Donald is handling the 9.0.x series. Paul just mentioned in IRC that
he'll be doing the 10.x beta in 2 weeks time.
Pip 9.0.2 is out, and the only change it carries is that it supports
TLSv1.2 when running under system Python on macOS < 10.13. Official
release notes: https://pip.pypa.io/en/stable/news/
Context:
*
https://pyfound.blogspot.com/2017/01/time-to-upgrade-your-python-tls-v12.html
* https://github.com/pypa/warehouse/issues/3293
* https://status.python.org/incidents/btjtz01lzp88
--
Sumana Harihareswara
Changeset Consulting
https://changeset.nyc
On 03/07/2018 03:13 PM, Paul Moore wrote:
> Cool, that's good to know. The biggest admin issue I saw was tracking
> "what's suitable for a maintenance release", but certainly my
> impression is coloured by the big changes that went on since 9.0.1.
>
> Paul
>
> On 7 March 2018 at 17:59, Donald Stufft wrote:
>>
>> On Mar 7, 2018, at 12:39 PM, Paul Moore wrote:
>>
>> At the moment,we don't have the infrastructure for doing bugfix
>> releases - and in this specific situation, pulling out the "ready to
>> go" parts of master to form an interim release isn't really practical,
>> given the resources we have. Once pip 10 is out of the door, I'd like
>> to investigate the possibility of having some sort of "maintenance
>> branch" setup, but we're so thin on the ground at the moment (with
>> Donald working on Warehouse and Xavier on leave of absence, it's
>> basically just Pradyun and I, and I'm not managing to actually work on
>> code much, just reviews and issue management) so I don't want to
>> overload what little resource we have with admin.
>>
>>
>>
>> Doing a maintenance release is only a little bit harder than doing a regular
>> release and I don’t think that maintenance branches fix it.
>>
>> If we wanted to we could create a maintenance branch *right now* by just
>> doing ``git checkout -b release/9.0.2 9.0.1`` which would create a branch
>> off of whatever was released as 9.0.1 that we can cherry-pick changes to.
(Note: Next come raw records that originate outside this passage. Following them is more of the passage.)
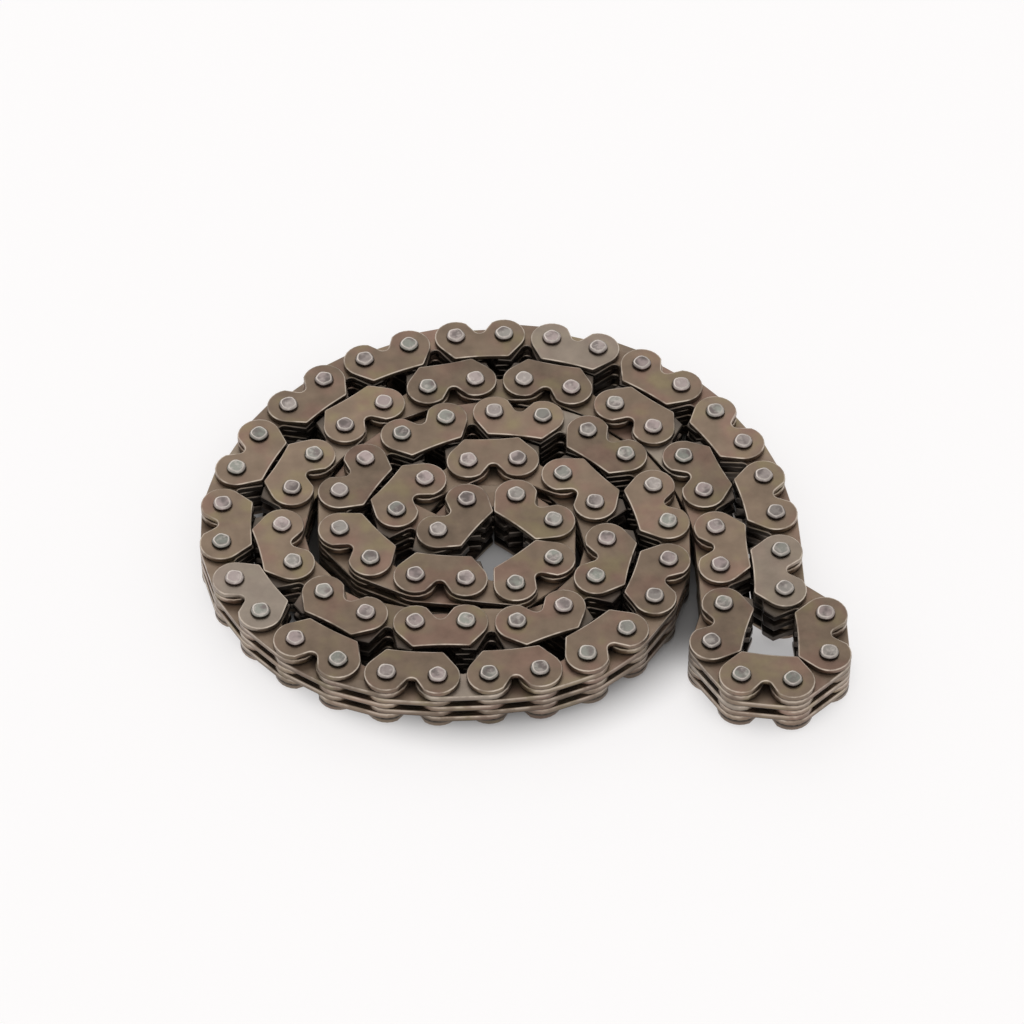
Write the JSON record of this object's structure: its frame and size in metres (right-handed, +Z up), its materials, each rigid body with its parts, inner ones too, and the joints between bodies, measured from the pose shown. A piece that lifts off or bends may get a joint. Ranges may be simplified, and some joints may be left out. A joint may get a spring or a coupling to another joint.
{
  "type": "motorcycle timing chain",
  "caption": "Endless silent (inverted-tooth) timing chain of a motorcycle engine, lying on its side in a loose coil with its outer end folded back.",
  "frame": {"origin": "middle of the coiled chain, on the surface that it lies on", "axes": "+Z up along the pins, +X towards the folded end of the coil, +Y away from the viewer"},
  "size_m": [0.0818, 0.0642, 0.0076],
  "materials": {
    "plate_steel": "satin",
    "pin_steel": "satin"
  },
  "bodies": {
    "coil": {"first_strand_guides_1": "plate_steel", "first_strand_guides_7": "plate_steel", "first_strand_inner_plates_2": "plate_steel", "first_strand_inner_plates_4": "plate_steel", "first_strand_inner_plates_6": "plate_steel", "first_strand_middle_plates_3": "plate_steel", "first_strand_middle_plates_5": "plate_steel", "first_strand_pins": "pin_steel", "second_strand_guides_1": "plate_steel", "second_strand_guides_7": "plate_steel", "second_strand_inner_plates_2": "plate_steel", "second_strand_inner_plates_4": "plate_steel", "second_strand_inner_plates_6": "plate_steel", "second_strand_middle_plates_3": "plate_steel", "second_strand_middle_plates_5": "plate_steel", "second_strand_pins": "pin_steel"},
    "tail_out_1": {"tail_out_1_inner_plates": "plate_steel"},
    "tail_out_2": {"tail_out_2_guides": "plate_steel", "tail_out_2_middle_plates": "plate_steel", "tail_out_2_pins": "pin_steel"},
    "tail_out_3": {"tail_out_3_inner_plates": "plate_steel"},
    "tail_out_4": {"tail_out_4_guides": "plate_steel", "tail_out_4_middle_plates": "plate_steel", "tail_out_4_pins": "pin_steel"},
    "tail_back_1": {"tail_back_1_guides": "plate_steel", "tail_back_1_middle_plates": "plate_steel", "tail_back_1_pins": "pin_steel"},
    "tail_back_2": {"tail_back_2_inner_plates": "plate_steel"},
    "tail_back_3": {"tail_back_3_guides": "plate_steel", "tail_back_3_middle_plates": "plate_steel", "tail_back_3_pins": "pin_steel"},
    "tail_back_4": {"tail_back_4_inner_plates": "plate_steel"},
    "outer_fold": {"outer_fold_1_inner_plates": "plate_steel", "outer_fold_2_guides": "plate_steel", "outer_fold_2_middle_plates": "plate_steel", "outer_fold_2_pins": "pin_steel", "outer_fold_3_inner_plates": "plate_steel", "outer_fold_4_guides": "plate_steel", "outer_fold_4_middle_plates": "plate_steel", "outer_fold_4_pins": "pin_steel", "outer_fold_5_inner_plates": "plate_steel", "outer_fold_6_guides": "plate_steel", "outer_fold_6_middle_plates": "plate_steel", "outer_fold_6_pins": "pin_steel"}
  },
  "joints": [
    {"name": "tail_out_1_turn", "type": "hinge", "parent": "coil", "child": "tail_out_1", "pos_m": [0.02863, 0.01011, 0.0038], "axis": [0, 0, 1], "range_deg": [0, 8]},
    {"name": "tail_out_2_turn", "type": "hinge", "parent": "tail_out_1", "child": "tail_out_2", "pos_m": [0.03105, 0.00424, 0.0038], "axis": [0, 0, 1], "range_deg": [0, 8]},
    {"name": "tail_out_3_turn", "type": "hinge", "parent": "tail_out_2", "child": "tail_out_3", "pos_m": [0.03239, -0.00197, 0.0038], "axis": [0, 0, 1], "range_deg": [0, 8]},
    {"name": "tail_out_4_turn", "type": "hinge", "parent": "tail_out_3", "child": "tail_out_4", "pos_m": [0.03276, -0.00831, 0.0038], "axis": [0, 0, 1], "range_deg": [0, 8]},
    {"name": "outer_fold_turn", "type": "hinge", "parent": "tail_out_4", "child": "outer_fold", "pos_m": [0.03299, -0.01465, 0.0038], "axis": [0, 0, 1], "range_deg": [-32, 0]},
    {"name": "tail_back_1_turn", "type": "hinge", "parent": "coil", "child": "tail_back_1", "pos_m": [0.02091, 0.00766, 0.0038], "axis": [0, 0, 1], "range_deg": [0, 8]},
    {"name": "tail_back_2_turn", "type": "hinge", "parent": "tail_back_1", "child": "tail_back_2", "pos_m": [0.02333, 0.00179, 0.0038], "axis": [0, 0, 1], "range_deg": [0, 8]},
    {"name": "tail_back_3_turn", "type": "hinge", "parent": "tail_back_2", "child": "tail_back_3", "pos_m": [0.02467, -0.00442, 0.0038], "axis": [0, 0, 1], "range_deg": [0, 8]},
    {"name": "tail_back_4_turn", "type": "hinge", "parent": "tail_back_3", "child": "tail_back_4", "pos_m": [0.02504, -0.01076, 0.0038], "axis": [0, 0, 1], "range_deg": [0, 8]}
  ],
  "couplings": [
    {"joint": "tail_out_2_turn", "follows": "tail_out_1_turn", "ratio": 1},
    {"joint": "tail_out_3_turn", "follows": "tail_out_1_turn", "ratio": 1},
    {"joint": "tail_out_4_turn", "follows": "tail_out_1_turn", "ratio": 1},
    {"joint": "outer_fold_turn", "follows": "tail_out_1_turn", "ratio": -4},
    {"joint": "tail_back_1_turn", "follows": "tail_out_1_turn", "ratio": 1},
    {"joint": "tail_back_2_turn", "follows": "tail_out_1_turn", "ratio": 1},
    {"joint": "tail_back_3_turn", "follows": "tail_out_1_turn", "ratio": 1},
    {"joint": "tail_back_4_turn", "follows": "tail_out_1_turn", "ratio": 1}
  ]
}
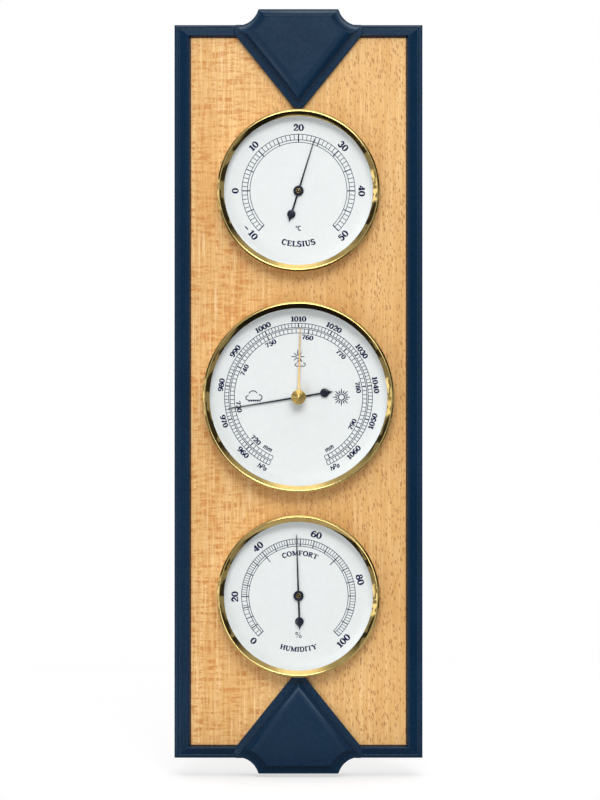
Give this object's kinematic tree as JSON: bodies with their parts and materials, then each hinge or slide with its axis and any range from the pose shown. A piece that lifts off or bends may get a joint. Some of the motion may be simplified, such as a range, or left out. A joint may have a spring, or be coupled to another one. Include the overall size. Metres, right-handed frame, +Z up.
{
  "type": "weather station",
  "caption": "Wall weather station: framed beech board with a dial thermometer, an aneroid barometer with set hand and a dial hygrometer one above the other.",
  "frame": {"origin": "centre of the round part of the hanging keyhole, on the wall plane", "axes": "+Z up along the board, +Y into the wall, +X to the right as seen from the front"},
  "size_m": [0.13, 0.0325, 0.4],
  "materials": {
    "navy_lacquer": "satin navy lacquer over moulded wood",
    "beech": "satin clear lacquer over beech veneer",
    "fibreboard": "raw",
    "polished_brass": "polished and lacquered",
    "movement_brass": "fine turned",
    "steel": "brushed",
    "capsule_alloy": "nickel silver",
    "humidity_strip": "coated strip",
    "black_enamel": "satin black",
    "black_plastic": "matte",
    "white_plastic": "matte",
    "dial_white": "satin white print base",
    "rubber": "matte",
    "glass": "clear"
  },
  "bodies": {
    "root": {"board_core": "fibreboard", "beech_veneer": "beech", "left_rail": "navy_lacquer", "right_rail": "navy_lacquer", "top_rail": "navy_lacquer", "bottom_rail": "navy_lacquer", "top_keystone": "navy_lacquer", "bottom_keystone": "navy_lacquer", "keystone_screws": "steel", "hanger_plate": "steel", "hanger_screws": "steel", "wall_bumpers": "rubber", "thermometer_case": "black_plastic", "thermometer_bezel": "polished_brass", "thermometer_glass": "glass", "thermometer_spacer_ring": "white_plastic", "thermometer_dial": "dial_white", "thermometer_bridge": "movement_brass", "thermometer_bridge_screws": "steel", "hygrometer_case": "black_plastic", "hygrometer_bezel": "polished_brass", "hygrometer_glass": "glass", "hygrometer_spacer_ring": "white_plastic", "hygrometer_dial": "dial_white", "hygrometer_bridge": "movement_brass", "hygrometer_bridge_screws": "steel", "barometer_case": "black_plastic", "barometer_bezel": "polished_brass", "barometer_glass": "glass", "barometer_spacer_ring": "white_plastic", "barometer_dial": "dial_white", "movement_plate": "steel", "movement_plate_screws": "steel", "aneroid_capsule": "capsule_alloy", "spring_bracket": "movement_brass", "main_spring": "steel", "rocker_bracket": "movement_brass", "chain": "steel", "hairspring": "steel", "arbor_bridge": "movement_brass", "arbor_cock": "movement_brass"},
    "thermometer_setting": {"thermometer_adjuster": "movement_brass", "thermometer_coil": "steel"},
    "thermometer_needle": {"thermometer_arbor": "steel", "thermometer_pointer": "black_enamel", "thermometer_pointer_cap": "polished_brass"},
    "hygrometer_setting": {"hygrometer_adjuster": "movement_brass", "hygrometer_coil": "humidity_strip"},
    "hygrometer_needle": {"hygrometer_arbor": "steel", "hygrometer_pointer": "black_enamel", "hygrometer_pointer_cap": "polished_brass"},
    "barometer_needle": {"barometer_arbor": "steel", "barometer_pointer": "black_enamel"},
    "rocker": {"rocking_shaft": "steel"},
    "lever": {"lever_arm": "steel"},
    "adjuster": {"adjusting_screw": "movement_brass"},
    "set_marker": {"set_hand": "polished_brass", "set_hand_washer": "steel", "set_hand_knob": "polished_brass"}
  },
  "joints": [
    {"name": "thermometer_adjust", "type": "hinge", "parent": "root", "child": "thermometer_setting", "pos_m": [0, -0.006, -0.059], "axis": [0, 1, 0], "range_deg": [-20, 20]},
    {"name": "thermometer_reading", "type": "hinge", "parent": "thermometer_setting", "child": "thermometer_needle", "pos_m": [0, -0.015, -0.059], "axis": [0, 1, 0], "range_deg": [-152, 118], "stiffness_Nm_per_rad": 0.0002, "deforming": ["thermometer_coil"]},
    {"name": "hygrometer_adjust", "type": "hinge", "parent": "root", "child": "hygrometer_setting", "pos_m": [0, -0.006, -0.271], "axis": [0, 1, 0], "range_deg": [-20, 20]},
    {"name": "hygrometer_reading", "type": "hinge", "parent": "hygrometer_setting", "child": "hygrometer_needle", "pos_m": [0, -0.015, -0.271], "axis": [0, 1, 0], "range_deg": [-133, 137], "stiffness_Nm_per_rad": 0.0002, "deforming": ["hygrometer_coil"]},
    {"name": "barometer_reading", "type": "hinge", "parent": "root", "child": "barometer_needle", "pos_m": [0, -0.018, -0.167], "axis": [0, 1, 0], "range_deg": [-57, 256], "stiffness_Nm_per_rad": 0.0002, "deforming": ["chain", "hairspring", "aneroid_capsule", "main_spring"]},
    {"name": "rocking_shaft_turn", "type": "hinge", "parent": "root", "child": "rocker", "pos_m": [0, -0.0085, -0.142], "axis": [-1, 0, 0], "range_deg": [-7.5, 32.83], "deforming": ["chain"]},
    {"name": "lever_flex", "type": "hinge", "parent": "root", "child": "lever", "pos_m": [0, -0.01365, -0.191], "axis": [-1, 0, 0], "range_deg": [-0.58, 2.49], "deforming": ["aneroid_capsule", "main_spring"]},
    {"name": "barometer_adjust", "type": "hinge", "parent": "root", "child": "adjuster", "pos_m": [0, -0.0034, -0.1955], "axis": [0, 1, 0], "range_deg": [-90, 90]},
    {"name": "set_hand_turn", "type": "hinge", "parent": "root", "child": "set_marker", "pos_m": [0, -0.0265, -0.167], "axis": [0, 1, 0], "continuous": true}
  ],
  "couplings": [
    {"joint": "rocking_shaft_turn", "follows": "barometer_reading", "ratio": 0.1275},
    {"joint": "lever_flex", "follows": "barometer_reading", "ratio": 0.0096226}
  ]
}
I
>> don’t think pre-creating this branch at release time adds anything of value
>> (and in fact I think it makes the situation generally worse).
>>
>> * If changes land to master first and then get cherry-picked into a
>> maintenance branch, then it’s basically no different from what is available
>> today.
>> * If changes land to the maintenance branch first, and then get forward
>> merged to `master`, then people will get confused and send backwards
>> incompatible changes to the maintenance branch and need to be asked to
>> rebase their branch onto master.
>> * Having the branch exist at all will confuse people who don’t know where to
>> send what branch where.
>> * In the past, we’ve had bugs get fixed in a maintenance branch, then forget
>> to merge that into master and “lose” the bug fix.
>>
>> Basically, I think sending changes to the maintenance branch first makes
>> contributing to pip more confusing and more likely we lose things by
>> accident and sending things to `master` branch then asking for a cherry-pick
>> to a maintenance branch isn’t really much less effort than collecting issues
>> at a hypothetical “we want to release 9.0.2” time, creating a branch then,
>> and cherry-picking them all over at that time.
>>
>> In either case, a 9.0.2 release is hard because we vastly altered the
>> structure of the code between 9.0.1 and `master`, so either solution doesn’t
>> really help us get a hypothetical 9.0.2 released with whatever changes we
>> think would be useful. When we don’t have big shifts like that, it’s pretty
>> easy (I’ve done it more than once actually!).